#### Stored rows:
** begin **
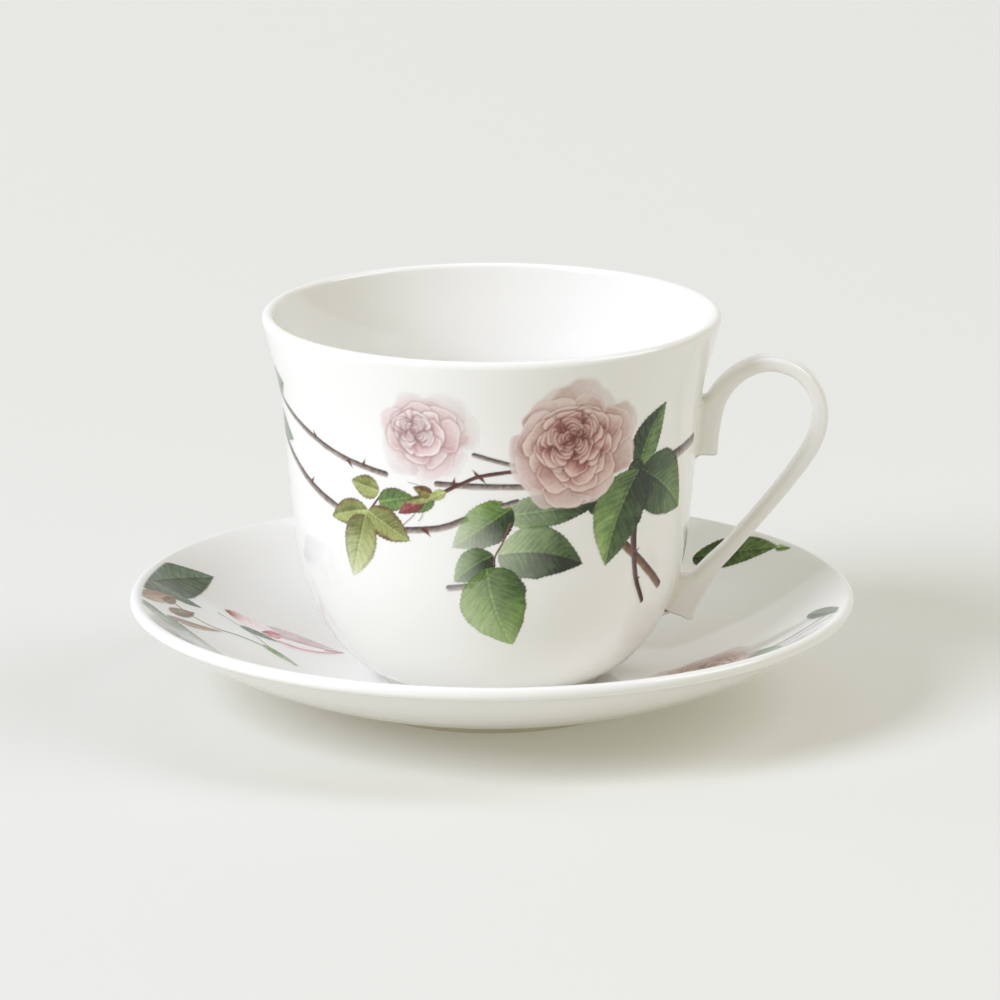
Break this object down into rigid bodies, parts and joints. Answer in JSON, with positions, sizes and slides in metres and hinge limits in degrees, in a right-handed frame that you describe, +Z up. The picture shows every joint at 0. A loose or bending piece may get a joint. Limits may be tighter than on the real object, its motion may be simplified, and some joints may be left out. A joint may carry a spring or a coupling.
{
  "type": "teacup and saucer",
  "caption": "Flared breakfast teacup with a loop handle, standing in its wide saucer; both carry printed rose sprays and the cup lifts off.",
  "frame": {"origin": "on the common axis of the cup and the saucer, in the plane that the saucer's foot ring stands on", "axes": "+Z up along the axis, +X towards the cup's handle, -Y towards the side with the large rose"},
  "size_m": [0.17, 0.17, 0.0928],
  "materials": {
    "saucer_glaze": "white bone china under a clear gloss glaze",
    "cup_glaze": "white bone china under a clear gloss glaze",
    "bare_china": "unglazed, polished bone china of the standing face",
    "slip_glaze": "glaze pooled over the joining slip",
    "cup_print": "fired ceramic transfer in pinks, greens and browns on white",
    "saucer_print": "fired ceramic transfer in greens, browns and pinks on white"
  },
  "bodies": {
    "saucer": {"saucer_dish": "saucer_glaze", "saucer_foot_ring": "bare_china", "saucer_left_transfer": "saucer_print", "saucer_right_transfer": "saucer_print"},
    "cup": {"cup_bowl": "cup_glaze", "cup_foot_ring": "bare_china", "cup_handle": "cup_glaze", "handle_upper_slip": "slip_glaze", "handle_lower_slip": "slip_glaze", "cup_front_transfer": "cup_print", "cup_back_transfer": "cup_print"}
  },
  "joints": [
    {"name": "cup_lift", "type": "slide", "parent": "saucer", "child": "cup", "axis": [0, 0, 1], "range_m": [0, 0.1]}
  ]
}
** end **
** begin **
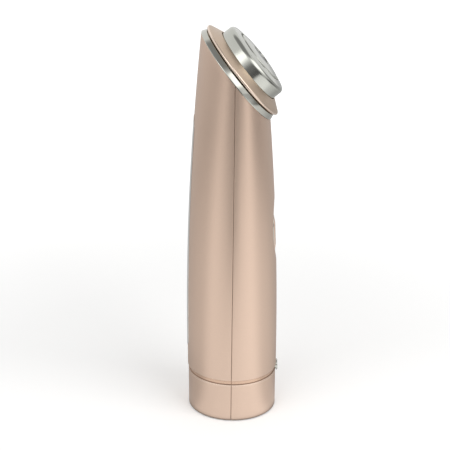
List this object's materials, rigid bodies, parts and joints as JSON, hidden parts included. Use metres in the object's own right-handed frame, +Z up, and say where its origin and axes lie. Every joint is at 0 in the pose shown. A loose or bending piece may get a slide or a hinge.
** end **
** begin **
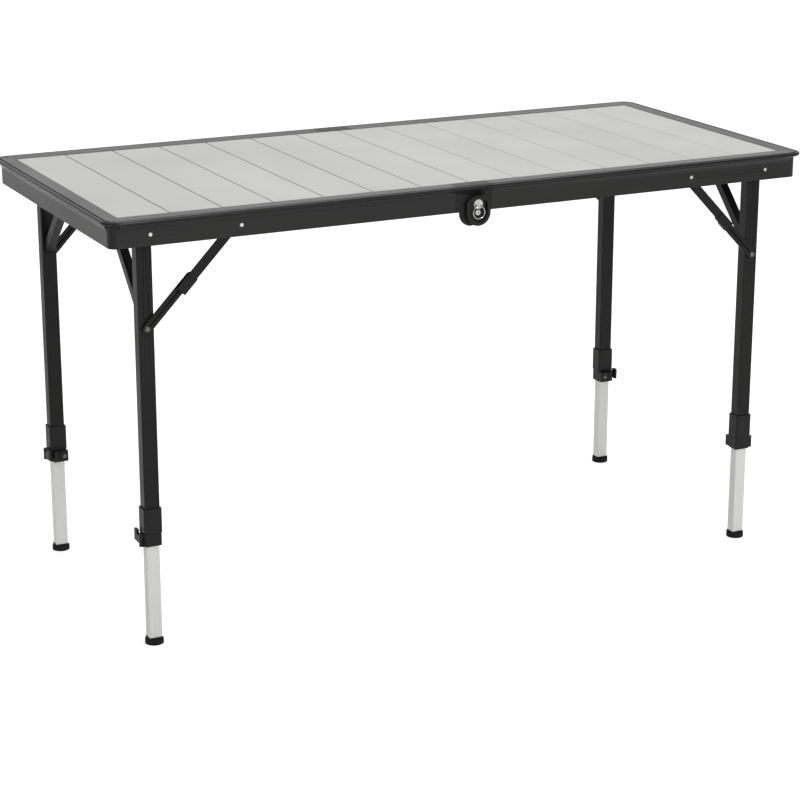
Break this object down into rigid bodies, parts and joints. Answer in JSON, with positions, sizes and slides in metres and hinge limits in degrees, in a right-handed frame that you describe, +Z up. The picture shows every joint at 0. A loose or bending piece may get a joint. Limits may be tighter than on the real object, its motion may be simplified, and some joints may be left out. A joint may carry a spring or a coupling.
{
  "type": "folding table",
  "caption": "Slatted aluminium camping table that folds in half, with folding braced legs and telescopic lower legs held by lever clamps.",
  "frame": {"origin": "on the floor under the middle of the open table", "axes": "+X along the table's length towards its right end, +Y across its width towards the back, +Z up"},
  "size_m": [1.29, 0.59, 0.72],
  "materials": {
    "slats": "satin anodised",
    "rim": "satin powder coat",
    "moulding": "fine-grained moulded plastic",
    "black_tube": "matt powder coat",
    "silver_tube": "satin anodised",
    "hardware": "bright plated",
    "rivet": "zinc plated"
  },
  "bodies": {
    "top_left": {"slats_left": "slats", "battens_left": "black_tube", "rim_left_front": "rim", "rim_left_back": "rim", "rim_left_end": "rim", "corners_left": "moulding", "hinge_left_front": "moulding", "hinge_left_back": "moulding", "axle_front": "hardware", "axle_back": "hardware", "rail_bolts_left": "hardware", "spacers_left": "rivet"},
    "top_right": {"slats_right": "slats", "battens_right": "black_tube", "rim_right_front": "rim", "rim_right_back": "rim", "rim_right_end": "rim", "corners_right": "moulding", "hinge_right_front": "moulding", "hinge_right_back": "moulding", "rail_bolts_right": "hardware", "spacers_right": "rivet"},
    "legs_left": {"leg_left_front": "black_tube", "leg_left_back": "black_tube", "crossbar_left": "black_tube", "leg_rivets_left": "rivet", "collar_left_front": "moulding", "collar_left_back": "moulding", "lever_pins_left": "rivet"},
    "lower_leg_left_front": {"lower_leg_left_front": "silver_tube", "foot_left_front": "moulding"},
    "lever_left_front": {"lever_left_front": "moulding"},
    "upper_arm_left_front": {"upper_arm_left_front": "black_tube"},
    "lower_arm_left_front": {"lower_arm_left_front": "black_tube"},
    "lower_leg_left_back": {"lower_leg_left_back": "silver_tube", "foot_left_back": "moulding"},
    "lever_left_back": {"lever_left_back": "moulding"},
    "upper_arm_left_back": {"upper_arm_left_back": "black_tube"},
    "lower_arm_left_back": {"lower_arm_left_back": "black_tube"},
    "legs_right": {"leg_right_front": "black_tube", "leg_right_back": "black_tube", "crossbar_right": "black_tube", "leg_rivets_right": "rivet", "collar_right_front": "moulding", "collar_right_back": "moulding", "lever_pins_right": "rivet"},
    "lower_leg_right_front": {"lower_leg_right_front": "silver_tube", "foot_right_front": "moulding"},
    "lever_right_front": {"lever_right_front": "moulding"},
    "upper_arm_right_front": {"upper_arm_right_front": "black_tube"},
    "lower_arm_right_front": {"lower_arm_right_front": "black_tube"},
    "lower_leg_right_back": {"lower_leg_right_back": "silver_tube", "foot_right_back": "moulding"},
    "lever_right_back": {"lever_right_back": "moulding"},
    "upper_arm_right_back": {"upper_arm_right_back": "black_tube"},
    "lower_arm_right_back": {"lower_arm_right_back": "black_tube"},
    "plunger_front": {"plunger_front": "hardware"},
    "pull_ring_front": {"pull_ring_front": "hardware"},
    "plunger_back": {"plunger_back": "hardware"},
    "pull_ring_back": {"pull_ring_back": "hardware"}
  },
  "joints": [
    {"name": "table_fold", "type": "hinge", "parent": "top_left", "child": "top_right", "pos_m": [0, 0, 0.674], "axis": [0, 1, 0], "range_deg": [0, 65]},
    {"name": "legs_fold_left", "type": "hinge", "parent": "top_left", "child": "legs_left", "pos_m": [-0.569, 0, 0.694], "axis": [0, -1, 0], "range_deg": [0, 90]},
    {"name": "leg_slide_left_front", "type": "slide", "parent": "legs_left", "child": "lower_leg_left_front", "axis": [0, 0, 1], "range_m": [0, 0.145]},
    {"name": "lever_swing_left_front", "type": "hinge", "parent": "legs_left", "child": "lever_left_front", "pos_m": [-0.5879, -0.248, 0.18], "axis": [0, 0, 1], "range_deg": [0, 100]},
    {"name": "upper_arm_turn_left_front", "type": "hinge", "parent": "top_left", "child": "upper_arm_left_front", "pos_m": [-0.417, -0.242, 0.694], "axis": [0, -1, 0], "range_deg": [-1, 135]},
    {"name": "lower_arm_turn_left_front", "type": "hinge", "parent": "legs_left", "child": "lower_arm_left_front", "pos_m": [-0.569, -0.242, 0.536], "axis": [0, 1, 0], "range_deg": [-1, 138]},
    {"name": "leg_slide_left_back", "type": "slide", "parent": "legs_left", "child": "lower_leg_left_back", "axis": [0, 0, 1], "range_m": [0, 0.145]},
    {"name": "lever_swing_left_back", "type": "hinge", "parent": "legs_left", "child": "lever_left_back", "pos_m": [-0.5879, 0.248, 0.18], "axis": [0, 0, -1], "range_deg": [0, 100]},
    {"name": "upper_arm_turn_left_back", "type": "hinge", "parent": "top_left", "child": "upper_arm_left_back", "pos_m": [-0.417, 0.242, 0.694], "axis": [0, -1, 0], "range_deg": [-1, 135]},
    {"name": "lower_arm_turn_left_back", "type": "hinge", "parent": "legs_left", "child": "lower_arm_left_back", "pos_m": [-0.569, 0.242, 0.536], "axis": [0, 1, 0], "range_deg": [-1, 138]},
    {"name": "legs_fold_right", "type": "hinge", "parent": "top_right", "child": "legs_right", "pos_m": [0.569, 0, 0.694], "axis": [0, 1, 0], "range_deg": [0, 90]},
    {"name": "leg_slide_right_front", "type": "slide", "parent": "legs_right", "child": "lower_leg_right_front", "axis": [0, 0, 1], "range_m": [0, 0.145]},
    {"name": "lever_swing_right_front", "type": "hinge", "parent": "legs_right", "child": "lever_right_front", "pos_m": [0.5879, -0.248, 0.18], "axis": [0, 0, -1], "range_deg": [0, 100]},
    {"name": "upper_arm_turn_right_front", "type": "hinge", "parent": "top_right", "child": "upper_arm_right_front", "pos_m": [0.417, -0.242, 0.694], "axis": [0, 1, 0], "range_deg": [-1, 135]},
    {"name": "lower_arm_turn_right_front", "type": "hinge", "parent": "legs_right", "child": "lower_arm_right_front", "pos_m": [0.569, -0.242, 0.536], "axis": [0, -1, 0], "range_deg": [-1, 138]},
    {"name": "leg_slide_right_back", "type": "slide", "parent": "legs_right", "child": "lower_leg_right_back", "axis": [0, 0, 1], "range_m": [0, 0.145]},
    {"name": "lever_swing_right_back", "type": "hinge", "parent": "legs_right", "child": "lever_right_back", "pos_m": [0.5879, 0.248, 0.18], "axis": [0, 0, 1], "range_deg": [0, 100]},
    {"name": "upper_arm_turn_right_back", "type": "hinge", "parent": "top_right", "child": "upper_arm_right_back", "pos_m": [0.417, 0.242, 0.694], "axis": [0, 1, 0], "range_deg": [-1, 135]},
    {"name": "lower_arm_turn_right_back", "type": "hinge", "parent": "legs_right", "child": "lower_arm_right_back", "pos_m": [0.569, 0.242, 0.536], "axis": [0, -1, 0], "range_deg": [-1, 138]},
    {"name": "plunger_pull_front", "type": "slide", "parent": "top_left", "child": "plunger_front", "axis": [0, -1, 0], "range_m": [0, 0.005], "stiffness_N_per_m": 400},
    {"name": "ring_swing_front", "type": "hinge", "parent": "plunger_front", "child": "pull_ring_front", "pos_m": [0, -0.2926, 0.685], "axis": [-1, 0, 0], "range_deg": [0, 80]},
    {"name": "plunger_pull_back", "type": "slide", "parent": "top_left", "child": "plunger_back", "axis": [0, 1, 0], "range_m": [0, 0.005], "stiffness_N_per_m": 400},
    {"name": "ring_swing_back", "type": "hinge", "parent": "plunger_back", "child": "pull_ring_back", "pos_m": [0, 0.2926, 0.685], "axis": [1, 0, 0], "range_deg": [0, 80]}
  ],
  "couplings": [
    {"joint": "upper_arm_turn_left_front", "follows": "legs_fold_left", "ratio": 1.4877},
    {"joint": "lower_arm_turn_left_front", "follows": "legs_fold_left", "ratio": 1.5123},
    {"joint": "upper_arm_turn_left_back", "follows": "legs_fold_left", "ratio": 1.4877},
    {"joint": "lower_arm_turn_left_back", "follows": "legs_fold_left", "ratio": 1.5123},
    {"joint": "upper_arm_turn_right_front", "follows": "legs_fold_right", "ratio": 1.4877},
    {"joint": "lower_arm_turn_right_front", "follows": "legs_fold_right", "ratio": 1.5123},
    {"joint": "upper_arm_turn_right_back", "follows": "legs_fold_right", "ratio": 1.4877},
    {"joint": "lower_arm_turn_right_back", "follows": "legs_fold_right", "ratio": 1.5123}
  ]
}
** end **
#### Your task:
Pull out each line of the listing that holds the string "origin".

#### Written answer:
  "frame": {"origin": "on the common axis of the cup and the saucer, in the plane that the saucer's foot ring stands on", "axes": "+Z up along the axis, +X towards the cup's handle, -Y towards the side with the large rose"},
List this object's materials, rigid bodies, parts and joints as JSON, hidden parts included. Use metres in the object's own right-handed frame, +Z up, and say where its origin and axes lie. Every joint is at 0 in the pose shown. A loose or bending piece may get a slide or a hinge.
  "frame": {"origin": "on the floor under the middle of the open table", "axes": "+X along the table's length towards its right end, +Y across its width towards the back, +Z up"},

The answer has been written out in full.